In “Not Dead Yet: The Changing Role of Cash on Corporate Balance Sheets,” Finn Poschmann finds corporate cash holdings have increased in waves over the past quarter-century in response to changing economic conditions and business process improvements.
“The critics’ outcry over corporate cash hoards, which has gone so far as to accuse business of malfeasance, is mistaken,” commented Poschmann. “A closer look suggests more to the story.”
Poschmann finds that while corporate cash as a share of assets has risen in the past decade, the share of other, non-income-earning current asset components, such as inventories and accounts receivable, has significantly fallen. “Businesses appear to have been responding to long-term trends in economic conditions, including enhanced business processes that have shrunk inventories, by better managing their balance sheets,” said Poschmann. “Businesses have been shoring up financial assets to match liabilities, in part for precautionary reasons; there is no economic problem or market failure to be addressed and, accordingly, no policy action indicated in response,” noted the author.
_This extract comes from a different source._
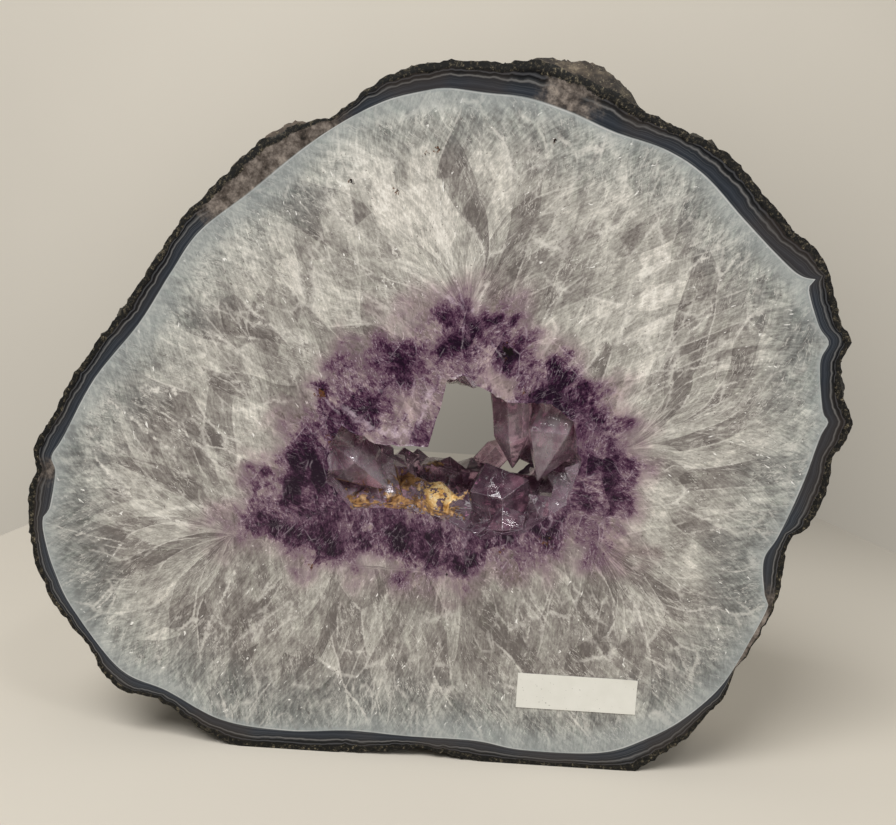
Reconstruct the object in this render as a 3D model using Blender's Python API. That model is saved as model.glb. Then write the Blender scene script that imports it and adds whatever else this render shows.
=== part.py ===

Poschmann provides in-depth evidence for his argument in data going back to the 1950s, which show that businesses, overall, are keeping less inventory on hand for reasons that range from the global shipping container revolution to better management information systems and just-in-time delivery methods. These changing business conditions, along with a precautionary approach to economic headwinds, tell the real story, said Poschmann. “Assets held in cash-like forms, which earn interest, and provide cushions against unexpected events, can fund future investments and are a lot less dormant than holdings in inventories and accounts receivable, which typically have zero returns.”